Will The Jobs Report Allow Fed To Raise Rate In September?
6~7月と米雇用統計が予想外の大幅増加を遂げ、9月利上げ観測が高まりました。
NY連銀のダドリー総裁が9月利上げの可能性に言及するサプライズもあって、FF先物市場でみた9月利上げ織り込み度は徐々に上昇中。

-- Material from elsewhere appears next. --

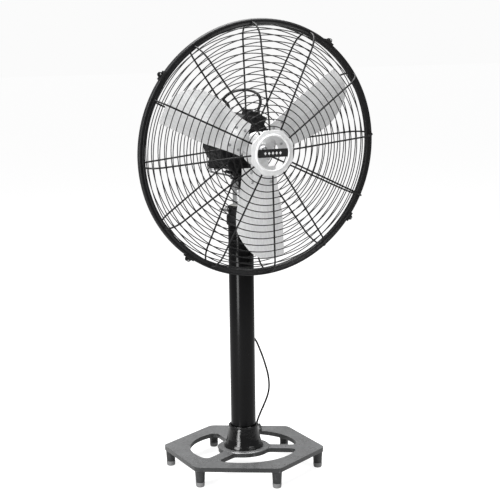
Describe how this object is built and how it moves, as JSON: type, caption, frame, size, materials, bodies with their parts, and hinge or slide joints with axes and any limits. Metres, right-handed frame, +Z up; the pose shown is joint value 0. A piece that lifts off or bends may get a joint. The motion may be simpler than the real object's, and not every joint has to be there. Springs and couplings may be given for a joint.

7月の米連邦公開市場委員会(FOMC)議事録では9月利上げで意見が紛糾していたとはいえ、ダドリーNY連銀総裁は「GDPより雇用を重視している」と発言したから、さあ大変。米株は下落に転じており、イエレン米連邦準備制度理事会(FRB)議長が26日に予定するジャクソン・ホール会合の講演で利上げ示唆を与えるのか、マーケットは固唾を呑んで見守っているかのようです。
さて、問題の雇用統計・非農業部門就労者数(NFP)は確かに絶好調に見えますが、NFPを因数分解すると気掛かりな点が浮かび上がってきます。
7月のNFP、セクター別の就業者数・前年比の伸び率と賃金の比較をご覧下さい。
財部門(製造業、鉱業、建設)の就業数は前年同月比0.3%増に過ぎません。原油先物が買い戻されながら石油関連が足を引っ張る状況が継続し、鉱業が16.8%減となったためです。製造業も0.3%減と弱い。建設のみ3.3%増でした。
サービス部門の就業者数は前年同月比2.2%増と、財部門を大きく上回ります。ただし低賃金の職である娯楽/宿泊、食品サービスが牽引していたんですね。高賃金の派遣も力強い伸びを示したとはいえ、医療保険など福利厚生が与えられていないため消費押し上げの原動力となるかは疑問が残ります。
こうした傾向は2015年からの前年比伸び率・平均値と比較しても、大差ありません。
その他、雇用統計は労働参加率や不完全失業率など質的な改善にも歯止めが掛かっています。慎重な性格のイエレンFRB議長が9月利上げへ向け積極的に舵取りする可能性は低いのではないでしょうか。